Anyone who believes Fano can form a winning coalition and bring the PM to his knees without a well-developed political strategy and a broad coalition is an emblem of political idiocy. Fano’s success in this regard depends on its willingness and ability to reject the idiotic diaspora Amhara Shene intellectuals. አያታችን ድዳምን ድዳም ካላሉት በግጋም ይስቃል ይሉ ነበር.
Saving the PM v. Saving Ethiopia
Proponents of removing the PM by any means necessary argue that any form of transitional government that can potentially keep the PM will save him from accountability and therefore must be rejected. First, as long as there is an unfettered international investigation, accountability can be established. This means the PM can be held accountable either through a judicial process or via a truth and reconciliation process following South Africa’s model.
Second, Ethiopians must balance the need to save the nation from an escalating civil war and the desire to see the PM being dragged out of office and into a dark prison cell that he has built and used to house his opponents.

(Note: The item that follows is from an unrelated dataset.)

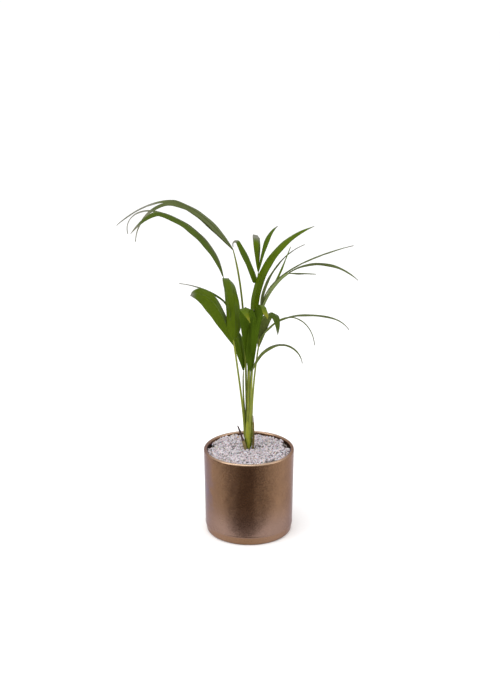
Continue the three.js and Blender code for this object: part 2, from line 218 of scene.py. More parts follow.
def painted(tree, geometry, finishes):
    """Ends a tree: real faces, then each finish on the faces that its selection picks."""
    geometry = made(tree, "RealizeInstances", Geometry=geometry)
    for material, selection in finishes:
        chosen = {} if selection is None else {"Selection": selection}
        geometry = made(tree, "SetMaterial", Geometry=geometry, Material=material, **chosen)
    end = tree.nodes.new("NodeGroupOutput")
    tree.links.new(geometry, end.inputs["Geometry"])


def grown(name, tree, mesh, **values):
    """Runs a tree on a mesh and keeps what it makes as a plain mesh, at the origin."""
    carrier = bpy.data.objects.new(name + "_start", mesh)
    bpy.context.scene.collection.objects.link(carrier)
    modifier = carrier.modifiers.new("grow", "NODES")
    modifier.node_group = tree
    for item in tree.interface.items_tree:
        if item.in_out == "INPUT" and item.name in values:
            modifier[item.identifier] = values[item.name]
    graph = bpy.context.evaluated_depsgraph_get()
    result = bpy.data.meshes.new_from_object(
        carrier.evaluated_get(graph), preserve_all_data_layers=True, depsgraph=graph)
    bpy.data.objects.remove(carrier)
    result.name = name
    piece = bpy.data.objects.new(name, result)
    bpy.context.scene.collection.objects.link(piece)
    return piece


def line_mesh(name, lines):
    """A mesh of plain lines. Each line is a dict of arrays by name, one row for each point of the line."""
    mesh = bpy.data.meshes.new(name)
    points = np.concatenate([line["spine"] for line in lines])
    edges = []
    first = 0
    for line in lines:
        count = len(line["spine"])
        edges += [(first + i, first + i + 1) for i in range(count - 1)]
        first += count
    mesh.from_pydata([tuple(p) for p in points], edges, [])
    for key in lines[0]:
        values = np.concatenate([line[key] for line in lines]).astype(np.float32)
        kind, part = ("FLOAT_VECTOR", "vector") if values.ndim == 2 else ("FLOAT", "value")
        mesh.attributes.new(key, kind, "POINT").data.foreach_set(part, values.ravel())
    return mesh


def pot_profile(box):
    """Radius and height of the cup's section, from the centre of its foot round to its inside floor."""
    height = box[1].z
    rim = box[1].x
    foot = rim - POT_FOOT_IN
    crease = [rim - POT_CREASE_IN, POT_CREASE_HEIGHT]
    lip = POT_WALL / 2
    quarter = np.linspace(-math.pi / 2, 0, ARC_STEPS)
    half = np.linspace(0, math.pi, 2 * ARC_STEPS)
    foot_edge = np.column_stack([
        foot - POT_FOOT_ROUND * (1 - np.cos(quarter)), POT_FOOT_ROUND * (1 + np.sin(quarter))])
    top_edge = np.column_stack([rim - lip * (1 - np.cos(half)), height - lip + lip * np.sin(half)])
    band = np.linspace(foot_edge[-1], crease, BAND_STEPS + 2)[1:-1]
    rise = np.linspace(0, 1, WALL_STEPS) ** 1.6
    outside = crease + np.outer(rise, top_edge[0] - crease)[:-1]
    above = (outside[:, 1] - POT_CREASE_HEIGHT) / POT_BEAD_WIDTH
    outside[:, 0] += POT_BEAD * np.exp(-(above - 1) ** 2)
    inside = np.linspace(top_edge[-1], [rim - POT_WALL, POT_FLOOR], BAND_STEPS)[1:]
    return np.concatenate([[[0, 0]], foot_edge, band, outside, top_edge, inside, [[0, POT_FLOOR]]])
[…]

Those who by omission or commission push for an armed conflict bear responsibility to show Ethiopians a clear path to avoid an existential civil war. Diaspora intellectuals who are pushing for war without a clear path to a transformative change and guardrails to avoid an existential civil war are no less reckless than the PM who is pushing the nation toward a civil war.
In Conclusion
Armed uprising is justified to protect Ethiopia from a psychopathic and maniac PM. It is also justified as a leverage to force a peaceful resolution. Only when the government rejects all efforts toward a peaceful resolution, can Ethiopians use war as the only option. However, they should never give up on a negotiated settlement as a better option because it is less costly to the people. Closing the door for a negotiated settlement is reckless. Failing to leverage war as a tool toward a negotiated settlement is a strategic blunder.